▶ **Directions**
Your task is to reproduce word for word the lines running from the line containing "return low, high" to the line containing "bar_overlap = 1.6 * mm", inclusive. Nothing else belongs in the answer.

▶ **Given data**

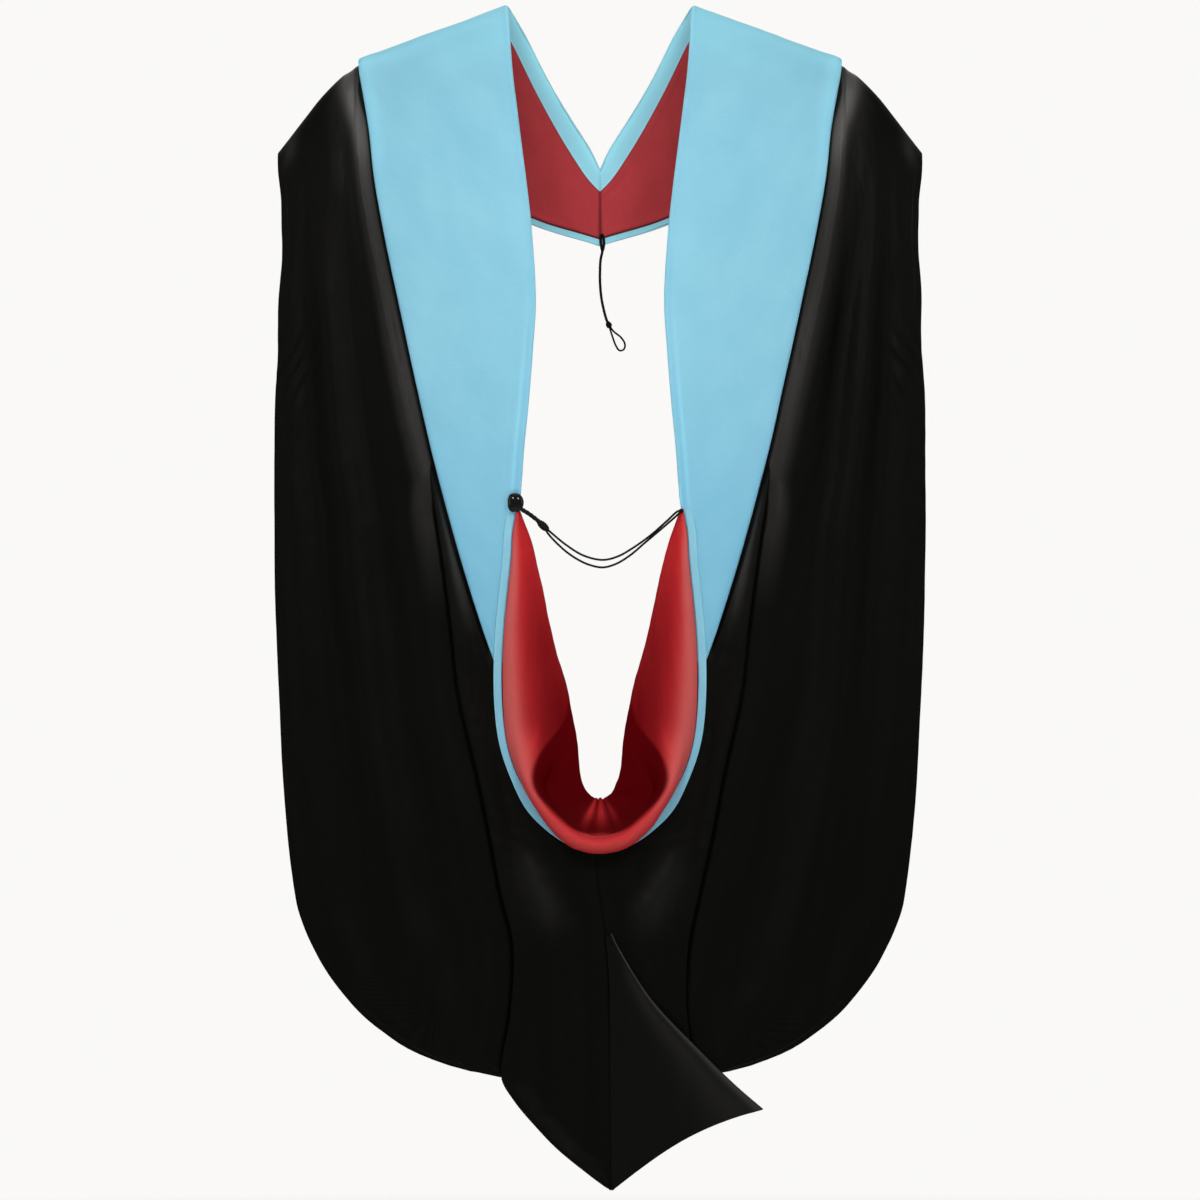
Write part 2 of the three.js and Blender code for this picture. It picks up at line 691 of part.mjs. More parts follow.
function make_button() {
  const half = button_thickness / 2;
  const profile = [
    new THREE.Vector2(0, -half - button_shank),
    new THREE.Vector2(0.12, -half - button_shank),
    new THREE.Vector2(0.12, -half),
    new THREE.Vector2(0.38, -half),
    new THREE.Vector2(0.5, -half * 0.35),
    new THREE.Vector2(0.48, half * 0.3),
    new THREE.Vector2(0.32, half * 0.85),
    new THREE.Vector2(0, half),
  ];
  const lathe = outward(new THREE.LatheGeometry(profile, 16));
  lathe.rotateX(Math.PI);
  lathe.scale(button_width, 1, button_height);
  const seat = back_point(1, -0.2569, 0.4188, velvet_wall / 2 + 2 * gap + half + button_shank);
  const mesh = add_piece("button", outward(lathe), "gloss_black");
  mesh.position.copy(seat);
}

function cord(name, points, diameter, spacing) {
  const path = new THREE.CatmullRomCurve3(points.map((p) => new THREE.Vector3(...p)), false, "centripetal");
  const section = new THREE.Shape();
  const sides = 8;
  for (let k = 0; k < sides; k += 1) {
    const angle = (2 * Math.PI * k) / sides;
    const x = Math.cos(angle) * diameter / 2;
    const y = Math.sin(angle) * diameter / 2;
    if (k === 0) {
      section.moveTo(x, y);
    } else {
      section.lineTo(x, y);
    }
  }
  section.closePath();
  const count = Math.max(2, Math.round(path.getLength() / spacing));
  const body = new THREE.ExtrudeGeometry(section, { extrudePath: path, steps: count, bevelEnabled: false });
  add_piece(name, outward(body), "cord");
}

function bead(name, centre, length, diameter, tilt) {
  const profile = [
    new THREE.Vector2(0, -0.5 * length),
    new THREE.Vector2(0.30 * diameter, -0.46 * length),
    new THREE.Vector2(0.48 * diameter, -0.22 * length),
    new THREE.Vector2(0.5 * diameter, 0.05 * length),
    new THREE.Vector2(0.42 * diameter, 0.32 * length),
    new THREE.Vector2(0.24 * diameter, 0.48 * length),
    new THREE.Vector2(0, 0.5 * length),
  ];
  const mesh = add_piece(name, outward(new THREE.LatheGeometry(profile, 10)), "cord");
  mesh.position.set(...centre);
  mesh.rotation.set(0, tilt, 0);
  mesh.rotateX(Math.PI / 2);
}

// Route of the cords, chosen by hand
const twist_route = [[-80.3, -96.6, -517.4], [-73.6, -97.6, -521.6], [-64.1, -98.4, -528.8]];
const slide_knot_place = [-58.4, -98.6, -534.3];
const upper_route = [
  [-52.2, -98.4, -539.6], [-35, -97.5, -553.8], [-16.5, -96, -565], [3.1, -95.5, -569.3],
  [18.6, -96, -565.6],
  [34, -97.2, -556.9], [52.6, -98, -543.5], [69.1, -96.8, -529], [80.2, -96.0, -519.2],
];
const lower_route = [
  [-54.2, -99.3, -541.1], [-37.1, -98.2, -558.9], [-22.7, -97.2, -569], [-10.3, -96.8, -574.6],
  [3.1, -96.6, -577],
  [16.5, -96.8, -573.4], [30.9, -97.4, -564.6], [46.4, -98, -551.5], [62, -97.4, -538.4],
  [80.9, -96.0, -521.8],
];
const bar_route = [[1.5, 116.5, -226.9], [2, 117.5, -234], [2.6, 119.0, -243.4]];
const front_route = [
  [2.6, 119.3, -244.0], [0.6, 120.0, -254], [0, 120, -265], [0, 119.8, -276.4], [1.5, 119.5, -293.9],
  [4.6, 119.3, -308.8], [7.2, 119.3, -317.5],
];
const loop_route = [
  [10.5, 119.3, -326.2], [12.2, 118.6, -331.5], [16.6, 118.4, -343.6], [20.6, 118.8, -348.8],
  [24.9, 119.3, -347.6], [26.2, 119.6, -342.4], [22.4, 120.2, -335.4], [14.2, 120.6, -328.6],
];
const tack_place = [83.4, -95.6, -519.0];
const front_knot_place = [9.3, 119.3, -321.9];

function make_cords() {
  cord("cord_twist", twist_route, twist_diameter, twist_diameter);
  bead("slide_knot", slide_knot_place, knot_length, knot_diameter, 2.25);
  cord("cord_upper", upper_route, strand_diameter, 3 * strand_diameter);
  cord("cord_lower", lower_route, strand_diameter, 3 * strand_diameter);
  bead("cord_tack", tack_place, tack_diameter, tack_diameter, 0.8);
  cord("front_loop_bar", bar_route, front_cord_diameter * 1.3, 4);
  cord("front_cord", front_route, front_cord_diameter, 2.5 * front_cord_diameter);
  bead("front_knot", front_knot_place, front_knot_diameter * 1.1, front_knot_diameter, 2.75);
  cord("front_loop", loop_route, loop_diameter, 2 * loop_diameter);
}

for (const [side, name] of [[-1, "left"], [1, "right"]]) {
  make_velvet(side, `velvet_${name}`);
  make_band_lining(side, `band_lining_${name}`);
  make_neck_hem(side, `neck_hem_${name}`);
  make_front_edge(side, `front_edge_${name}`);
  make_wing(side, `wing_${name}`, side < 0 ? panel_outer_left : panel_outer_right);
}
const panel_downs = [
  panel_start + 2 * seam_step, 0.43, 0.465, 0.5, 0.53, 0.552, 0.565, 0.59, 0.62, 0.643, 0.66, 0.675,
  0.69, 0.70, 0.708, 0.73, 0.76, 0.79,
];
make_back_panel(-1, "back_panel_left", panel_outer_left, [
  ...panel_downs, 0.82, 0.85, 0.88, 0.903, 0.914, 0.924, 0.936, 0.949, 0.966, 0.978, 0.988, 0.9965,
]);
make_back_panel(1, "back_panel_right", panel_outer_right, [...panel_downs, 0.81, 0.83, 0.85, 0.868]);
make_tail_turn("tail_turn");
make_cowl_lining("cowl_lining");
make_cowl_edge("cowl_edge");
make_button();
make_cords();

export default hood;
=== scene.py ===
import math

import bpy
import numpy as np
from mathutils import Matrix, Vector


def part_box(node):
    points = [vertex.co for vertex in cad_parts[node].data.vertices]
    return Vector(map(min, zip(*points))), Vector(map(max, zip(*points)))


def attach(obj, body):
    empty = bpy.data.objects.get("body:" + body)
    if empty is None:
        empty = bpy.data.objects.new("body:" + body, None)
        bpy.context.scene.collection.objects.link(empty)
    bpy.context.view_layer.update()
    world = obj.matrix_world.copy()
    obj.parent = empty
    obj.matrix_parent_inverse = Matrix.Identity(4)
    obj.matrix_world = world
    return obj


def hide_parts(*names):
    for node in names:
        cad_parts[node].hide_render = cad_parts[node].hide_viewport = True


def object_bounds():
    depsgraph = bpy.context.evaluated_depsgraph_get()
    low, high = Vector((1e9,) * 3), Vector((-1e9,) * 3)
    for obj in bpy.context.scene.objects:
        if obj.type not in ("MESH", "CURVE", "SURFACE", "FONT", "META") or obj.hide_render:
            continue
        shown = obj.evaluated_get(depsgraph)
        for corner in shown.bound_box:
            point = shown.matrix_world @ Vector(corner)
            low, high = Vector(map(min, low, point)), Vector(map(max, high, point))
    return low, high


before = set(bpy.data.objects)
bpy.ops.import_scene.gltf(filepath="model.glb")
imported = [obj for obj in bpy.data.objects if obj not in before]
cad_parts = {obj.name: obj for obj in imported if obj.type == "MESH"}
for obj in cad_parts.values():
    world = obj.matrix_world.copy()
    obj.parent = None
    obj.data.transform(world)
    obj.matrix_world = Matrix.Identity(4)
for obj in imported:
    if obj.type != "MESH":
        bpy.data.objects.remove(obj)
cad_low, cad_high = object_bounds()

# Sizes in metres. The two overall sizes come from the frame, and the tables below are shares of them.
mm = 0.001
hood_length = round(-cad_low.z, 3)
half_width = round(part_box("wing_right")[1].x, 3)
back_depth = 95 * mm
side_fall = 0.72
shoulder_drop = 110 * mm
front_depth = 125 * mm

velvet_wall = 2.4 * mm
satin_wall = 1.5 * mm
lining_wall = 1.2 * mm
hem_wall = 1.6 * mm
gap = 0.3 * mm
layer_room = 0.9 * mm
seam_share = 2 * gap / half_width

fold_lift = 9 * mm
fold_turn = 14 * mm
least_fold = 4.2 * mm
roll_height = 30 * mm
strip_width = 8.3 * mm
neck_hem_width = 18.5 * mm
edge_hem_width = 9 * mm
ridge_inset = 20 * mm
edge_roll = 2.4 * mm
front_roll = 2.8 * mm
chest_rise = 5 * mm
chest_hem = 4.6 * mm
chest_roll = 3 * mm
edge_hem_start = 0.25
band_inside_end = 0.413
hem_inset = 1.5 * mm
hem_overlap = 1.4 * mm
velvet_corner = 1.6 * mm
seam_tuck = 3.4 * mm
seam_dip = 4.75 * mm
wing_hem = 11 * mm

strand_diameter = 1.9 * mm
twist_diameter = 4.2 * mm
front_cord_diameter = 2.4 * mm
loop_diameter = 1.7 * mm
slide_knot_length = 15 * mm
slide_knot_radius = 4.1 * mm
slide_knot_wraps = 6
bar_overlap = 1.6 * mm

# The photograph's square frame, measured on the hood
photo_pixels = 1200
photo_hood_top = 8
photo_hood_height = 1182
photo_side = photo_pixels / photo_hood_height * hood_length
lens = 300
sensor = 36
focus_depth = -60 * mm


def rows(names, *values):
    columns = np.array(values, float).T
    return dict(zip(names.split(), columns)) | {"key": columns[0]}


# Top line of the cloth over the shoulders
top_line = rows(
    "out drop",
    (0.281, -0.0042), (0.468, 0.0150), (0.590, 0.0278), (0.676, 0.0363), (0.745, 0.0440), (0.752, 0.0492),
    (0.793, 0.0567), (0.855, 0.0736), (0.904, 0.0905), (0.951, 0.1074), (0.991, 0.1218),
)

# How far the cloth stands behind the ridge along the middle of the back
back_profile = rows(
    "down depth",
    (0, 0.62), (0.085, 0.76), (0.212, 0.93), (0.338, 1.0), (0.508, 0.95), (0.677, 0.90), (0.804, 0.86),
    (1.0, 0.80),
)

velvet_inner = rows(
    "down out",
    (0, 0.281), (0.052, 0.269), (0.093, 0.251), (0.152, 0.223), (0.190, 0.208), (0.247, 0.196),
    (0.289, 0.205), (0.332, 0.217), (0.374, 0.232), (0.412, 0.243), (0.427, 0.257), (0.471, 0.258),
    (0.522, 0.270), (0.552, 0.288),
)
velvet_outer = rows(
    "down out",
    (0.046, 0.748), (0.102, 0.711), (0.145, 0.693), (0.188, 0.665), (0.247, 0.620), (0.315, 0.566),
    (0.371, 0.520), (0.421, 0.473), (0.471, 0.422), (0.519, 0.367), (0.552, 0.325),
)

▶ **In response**
    return low, high


before = set(bpy.data.objects)
bpy.ops.import_scene.gltf(filepath="model.glb")
imported = [obj for obj in bpy.data.objects if obj not in before]
cad_parts = {obj.name: obj for obj in imported if obj.type == "MESH"}
for obj in cad_parts.values():
    world = obj.matrix_world.copy()
    obj.parent = None
    obj.data.transform(world)
    obj.matrix_world = Matrix.Identity(4)
for obj in imported:
    if obj.type != "MESH":
        bpy.data.objects.remove(obj)
cad_low, cad_high = object_bounds()

# Sizes in metres. The two overall sizes come from the frame, and the tables below are shares of them.
mm = 0.001
hood_length = round(-cad_low.z, 3)
half_width = round(part_box("wing_right")[1].x, 3)
back_depth = 95 * mm
side_fall = 0.72
shoulder_drop = 110 * mm
front_depth = 125 * mm

velvet_wall = 2.4 * mm
satin_wall = 1.5 * mm
lining_wall = 1.2 * mm
hem_wall = 1.6 * mm
gap = 0.3 * mm
layer_room = 0.9 * mm
seam_share = 2 * gap / half_width

fold_lift = 9 * mm
fold_turn = 14 * mm
least_fold = 4.2 * mm
roll_height = 30 * mm
strip_width = 8.3 * mm
neck_hem_width = 18.5 * mm
edge_hem_width = 9 * mm
ridge_inset = 20 * mm
edge_roll = 2.4 * mm
front_roll = 2.8 * mm
chest_rise = 5 * mm
chest_hem = 4.6 * mm
chest_roll = 3 * mm
edge_hem_start = 0.25
band_inside_end = 0.413
hem_inset = 1.5 * mm
hem_overlap = 1.4 * mm
velvet_corner = 1.6 * mm
seam_tuck = 3.4 * mm
seam_dip = 4.75 * mm
wing_hem = 11 * mm

strand_diameter = 1.9 * mm
twist_diameter = 4.2 * mm
front_cord_diameter = 2.4 * mm
loop_diameter = 1.7 * mm
slide_knot_length = 15 * mm
slide_knot_radius = 4.1 * mm
slide_knot_wraps = 6
bar_overlap = 1.6 * mm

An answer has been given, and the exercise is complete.